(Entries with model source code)
========================================

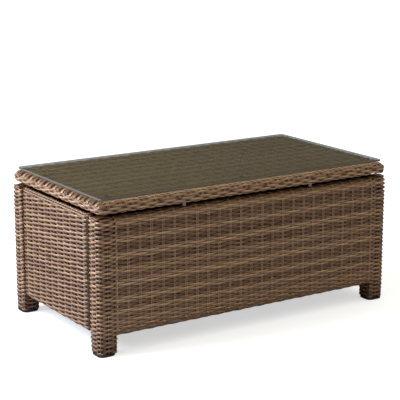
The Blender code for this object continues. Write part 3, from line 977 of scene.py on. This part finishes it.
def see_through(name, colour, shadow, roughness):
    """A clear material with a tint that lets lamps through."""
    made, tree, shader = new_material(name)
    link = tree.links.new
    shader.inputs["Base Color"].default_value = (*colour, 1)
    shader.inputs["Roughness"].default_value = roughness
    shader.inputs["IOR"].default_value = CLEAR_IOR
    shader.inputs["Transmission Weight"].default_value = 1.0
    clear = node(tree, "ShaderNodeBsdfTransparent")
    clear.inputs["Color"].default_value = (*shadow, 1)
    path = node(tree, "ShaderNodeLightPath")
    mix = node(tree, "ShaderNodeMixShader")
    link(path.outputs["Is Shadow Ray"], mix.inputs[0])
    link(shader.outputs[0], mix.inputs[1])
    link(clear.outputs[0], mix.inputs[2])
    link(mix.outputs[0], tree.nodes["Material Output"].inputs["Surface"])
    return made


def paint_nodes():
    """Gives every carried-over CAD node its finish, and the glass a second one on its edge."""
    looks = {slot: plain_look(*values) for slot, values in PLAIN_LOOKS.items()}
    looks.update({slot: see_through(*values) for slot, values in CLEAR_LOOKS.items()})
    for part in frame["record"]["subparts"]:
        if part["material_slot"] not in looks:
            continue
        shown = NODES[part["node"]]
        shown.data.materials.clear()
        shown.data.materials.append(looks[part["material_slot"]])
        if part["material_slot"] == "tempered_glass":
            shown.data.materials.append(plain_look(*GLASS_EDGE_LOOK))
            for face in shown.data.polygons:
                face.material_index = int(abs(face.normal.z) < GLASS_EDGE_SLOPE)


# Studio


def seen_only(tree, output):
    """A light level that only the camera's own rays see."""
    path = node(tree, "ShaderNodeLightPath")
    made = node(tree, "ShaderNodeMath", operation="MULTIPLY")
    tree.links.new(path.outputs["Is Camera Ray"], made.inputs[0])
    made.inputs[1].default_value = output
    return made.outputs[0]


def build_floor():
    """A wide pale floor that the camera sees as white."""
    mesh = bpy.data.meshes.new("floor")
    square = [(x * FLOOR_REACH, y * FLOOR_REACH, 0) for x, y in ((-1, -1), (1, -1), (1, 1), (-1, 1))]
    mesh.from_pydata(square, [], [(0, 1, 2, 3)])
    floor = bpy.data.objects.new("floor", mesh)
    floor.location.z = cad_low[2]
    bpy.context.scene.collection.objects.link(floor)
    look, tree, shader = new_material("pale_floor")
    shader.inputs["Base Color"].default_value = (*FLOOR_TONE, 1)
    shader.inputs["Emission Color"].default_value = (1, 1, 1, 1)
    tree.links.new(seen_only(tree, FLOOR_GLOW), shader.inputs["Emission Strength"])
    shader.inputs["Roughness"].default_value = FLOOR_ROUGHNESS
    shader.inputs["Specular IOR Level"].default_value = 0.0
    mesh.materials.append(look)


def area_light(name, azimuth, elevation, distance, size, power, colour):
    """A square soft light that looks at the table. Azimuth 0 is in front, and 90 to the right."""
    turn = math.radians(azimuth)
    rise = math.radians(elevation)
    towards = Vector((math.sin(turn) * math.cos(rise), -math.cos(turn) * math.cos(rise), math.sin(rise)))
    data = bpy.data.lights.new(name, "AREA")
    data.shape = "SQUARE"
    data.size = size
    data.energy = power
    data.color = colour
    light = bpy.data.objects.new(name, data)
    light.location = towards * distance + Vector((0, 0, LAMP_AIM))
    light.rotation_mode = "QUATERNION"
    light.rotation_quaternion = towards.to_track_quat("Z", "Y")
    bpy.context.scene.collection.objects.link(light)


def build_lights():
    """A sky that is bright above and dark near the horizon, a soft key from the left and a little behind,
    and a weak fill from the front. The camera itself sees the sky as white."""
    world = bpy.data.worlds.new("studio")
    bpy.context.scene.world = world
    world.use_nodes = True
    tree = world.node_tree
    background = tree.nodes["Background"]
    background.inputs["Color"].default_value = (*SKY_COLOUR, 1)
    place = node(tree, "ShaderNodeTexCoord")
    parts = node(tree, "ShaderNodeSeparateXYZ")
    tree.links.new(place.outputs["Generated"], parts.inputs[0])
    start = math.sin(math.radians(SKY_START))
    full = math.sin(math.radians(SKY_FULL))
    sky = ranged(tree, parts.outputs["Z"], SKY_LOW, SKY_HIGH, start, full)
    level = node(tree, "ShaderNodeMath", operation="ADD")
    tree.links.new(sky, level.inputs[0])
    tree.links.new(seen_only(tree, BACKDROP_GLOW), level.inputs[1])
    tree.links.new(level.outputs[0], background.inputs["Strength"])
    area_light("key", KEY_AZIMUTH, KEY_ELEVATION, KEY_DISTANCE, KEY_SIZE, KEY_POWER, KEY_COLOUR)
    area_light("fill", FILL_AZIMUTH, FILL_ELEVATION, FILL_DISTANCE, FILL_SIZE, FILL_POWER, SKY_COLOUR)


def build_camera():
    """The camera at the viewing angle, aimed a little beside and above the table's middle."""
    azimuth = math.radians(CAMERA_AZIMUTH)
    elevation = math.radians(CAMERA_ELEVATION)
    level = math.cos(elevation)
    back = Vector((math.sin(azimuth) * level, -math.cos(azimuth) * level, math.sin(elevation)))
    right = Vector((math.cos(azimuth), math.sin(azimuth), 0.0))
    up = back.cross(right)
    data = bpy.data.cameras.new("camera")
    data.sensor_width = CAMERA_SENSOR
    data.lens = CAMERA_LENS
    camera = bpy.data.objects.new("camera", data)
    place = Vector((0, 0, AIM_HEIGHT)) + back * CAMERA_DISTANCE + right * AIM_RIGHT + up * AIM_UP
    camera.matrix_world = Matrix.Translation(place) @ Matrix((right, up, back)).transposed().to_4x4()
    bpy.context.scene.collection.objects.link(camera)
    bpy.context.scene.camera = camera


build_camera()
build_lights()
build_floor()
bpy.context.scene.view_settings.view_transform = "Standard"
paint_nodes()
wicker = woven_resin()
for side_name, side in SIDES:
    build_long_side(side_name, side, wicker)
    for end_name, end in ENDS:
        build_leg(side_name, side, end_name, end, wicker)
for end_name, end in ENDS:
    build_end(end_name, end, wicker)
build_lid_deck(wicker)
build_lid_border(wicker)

========================================

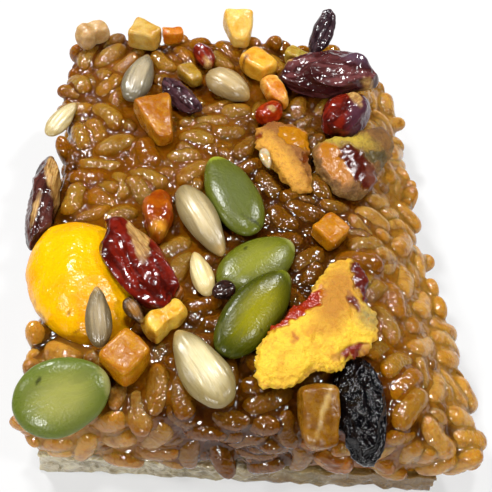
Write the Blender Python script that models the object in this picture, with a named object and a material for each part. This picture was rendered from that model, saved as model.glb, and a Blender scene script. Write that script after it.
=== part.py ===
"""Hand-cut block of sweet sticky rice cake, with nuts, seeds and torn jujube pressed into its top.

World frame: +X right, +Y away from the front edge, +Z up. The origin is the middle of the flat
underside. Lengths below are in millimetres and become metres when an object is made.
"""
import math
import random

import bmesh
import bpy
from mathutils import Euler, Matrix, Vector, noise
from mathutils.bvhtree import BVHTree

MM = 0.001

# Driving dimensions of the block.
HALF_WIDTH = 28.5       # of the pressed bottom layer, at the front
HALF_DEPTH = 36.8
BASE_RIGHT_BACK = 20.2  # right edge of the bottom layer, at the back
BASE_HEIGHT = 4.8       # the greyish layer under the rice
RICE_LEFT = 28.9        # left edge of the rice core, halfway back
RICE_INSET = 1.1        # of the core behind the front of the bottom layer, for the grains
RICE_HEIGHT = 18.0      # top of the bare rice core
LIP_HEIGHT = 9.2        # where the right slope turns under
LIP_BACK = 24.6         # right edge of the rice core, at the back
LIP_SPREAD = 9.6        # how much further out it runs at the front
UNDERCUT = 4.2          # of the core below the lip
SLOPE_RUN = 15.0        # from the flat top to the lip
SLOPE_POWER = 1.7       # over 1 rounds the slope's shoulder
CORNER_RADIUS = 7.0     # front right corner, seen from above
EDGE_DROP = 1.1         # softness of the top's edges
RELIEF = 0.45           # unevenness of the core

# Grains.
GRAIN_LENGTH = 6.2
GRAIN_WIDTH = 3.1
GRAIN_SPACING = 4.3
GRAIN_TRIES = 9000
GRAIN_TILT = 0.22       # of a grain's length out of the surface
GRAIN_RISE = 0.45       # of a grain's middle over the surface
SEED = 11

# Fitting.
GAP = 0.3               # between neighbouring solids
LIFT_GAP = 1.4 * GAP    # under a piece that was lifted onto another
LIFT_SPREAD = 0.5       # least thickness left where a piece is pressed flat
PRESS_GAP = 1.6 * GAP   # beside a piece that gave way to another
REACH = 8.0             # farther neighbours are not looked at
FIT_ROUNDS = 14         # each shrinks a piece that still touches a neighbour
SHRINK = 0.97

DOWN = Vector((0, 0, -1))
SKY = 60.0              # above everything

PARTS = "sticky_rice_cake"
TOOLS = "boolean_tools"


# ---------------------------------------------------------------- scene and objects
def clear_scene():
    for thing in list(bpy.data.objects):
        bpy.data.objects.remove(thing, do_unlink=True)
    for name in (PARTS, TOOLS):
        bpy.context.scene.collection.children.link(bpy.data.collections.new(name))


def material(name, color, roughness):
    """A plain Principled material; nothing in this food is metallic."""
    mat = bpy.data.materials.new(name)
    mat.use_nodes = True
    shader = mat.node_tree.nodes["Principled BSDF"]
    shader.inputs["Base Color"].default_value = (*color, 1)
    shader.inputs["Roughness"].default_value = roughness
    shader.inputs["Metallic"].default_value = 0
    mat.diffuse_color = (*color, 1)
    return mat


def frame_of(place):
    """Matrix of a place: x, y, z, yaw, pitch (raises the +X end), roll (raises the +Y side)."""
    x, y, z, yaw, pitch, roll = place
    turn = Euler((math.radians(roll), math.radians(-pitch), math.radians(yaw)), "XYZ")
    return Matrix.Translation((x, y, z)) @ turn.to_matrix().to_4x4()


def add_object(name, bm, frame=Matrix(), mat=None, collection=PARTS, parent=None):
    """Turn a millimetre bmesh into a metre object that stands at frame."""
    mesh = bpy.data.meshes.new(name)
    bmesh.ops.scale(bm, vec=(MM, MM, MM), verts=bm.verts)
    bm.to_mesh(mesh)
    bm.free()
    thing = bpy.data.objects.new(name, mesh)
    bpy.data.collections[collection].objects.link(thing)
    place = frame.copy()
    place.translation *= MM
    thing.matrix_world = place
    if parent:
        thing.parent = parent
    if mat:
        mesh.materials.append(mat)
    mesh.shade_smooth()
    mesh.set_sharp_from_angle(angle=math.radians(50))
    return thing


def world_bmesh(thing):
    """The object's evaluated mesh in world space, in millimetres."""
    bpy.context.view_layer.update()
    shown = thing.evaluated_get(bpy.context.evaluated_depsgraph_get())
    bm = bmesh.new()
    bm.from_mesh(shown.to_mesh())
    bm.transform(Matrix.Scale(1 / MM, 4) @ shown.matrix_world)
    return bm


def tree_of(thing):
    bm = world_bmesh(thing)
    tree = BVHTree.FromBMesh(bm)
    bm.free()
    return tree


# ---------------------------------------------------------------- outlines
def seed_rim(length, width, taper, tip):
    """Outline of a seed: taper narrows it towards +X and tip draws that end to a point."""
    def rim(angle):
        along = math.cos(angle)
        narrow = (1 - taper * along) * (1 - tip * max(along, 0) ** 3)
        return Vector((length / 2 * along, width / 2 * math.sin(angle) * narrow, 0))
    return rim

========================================

=== Do this ===
Extract, word for word, every line beginning with the one that holds "The Blender code" and concluding with the one that holds "return made.outputs[0]". Include both of those lines.

=== Correct answer ===
The Blender code for this object continues. Write part 3, from line 977 of scene.py on. This part finishes it.
def see_through(name, colour, shadow, roughness):
    """A clear material with a tint that lets lamps through."""
    made, tree, shader = new_material(name)
    link = tree.links.new
    shader.inputs["Base Color"].default_value = (*colour, 1)
    shader.inputs["Roughness"].default_value = roughness
    shader.inputs["IOR"].default_value = CLEAR_IOR
    shader.inputs["Transmission Weight"].default_value = 1.0
    clear = node(tree, "ShaderNodeBsdfTransparent")
    clear.inputs["Color"].default_value = (*shadow, 1)
    path = node(tree, "ShaderNodeLightPath")
    mix = node(tree, "ShaderNodeMixShader")
    link(path.outputs["Is Shadow Ray"], mix.inputs[0])
    link(shader.outputs[0], mix.inputs[1])
    link(clear.outputs[0], mix.inputs[2])
    link(mix.outputs[0], tree.nodes["Material Output"].inputs["Surface"])
    return made


def paint_nodes():
    """Gives every carried-over CAD node its finish, and the glass a second one on its edge."""
    looks = {slot: plain_look(*values) for slot, values in PLAIN_LOOKS.items()}
    looks.update({slot: see_through(*values) for slot, values in CLEAR_LOOKS.items()})
    for part in frame["record"]["subparts"]:
        if part["material_slot"] not in looks:
            continue
        shown = NODES[part["node"]]
        shown.data.materials.clear()
        shown.data.materials.append(looks[part["material_slot"]])
        if part["material_slot"] == "tempered_glass":
            shown.data.materials.append(plain_look(*GLASS_EDGE_LOOK))
            for face in shown.data.polygons:
                face.material_index = int(abs(face.normal.z) < GLASS_EDGE_SLOPE)


# Studio


def seen_only(tree, output):
    """A light level that only the camera's own rays see."""
    path = node(tree, "ShaderNodeLightPath")
    made = node(tree, "ShaderNodeMath", operation="MULTIPLY")
    tree.links.new(path.outputs["Is Camera Ray"], made.inputs[0])
    made.inputs[1].default_value = output
    return made.outputs[0]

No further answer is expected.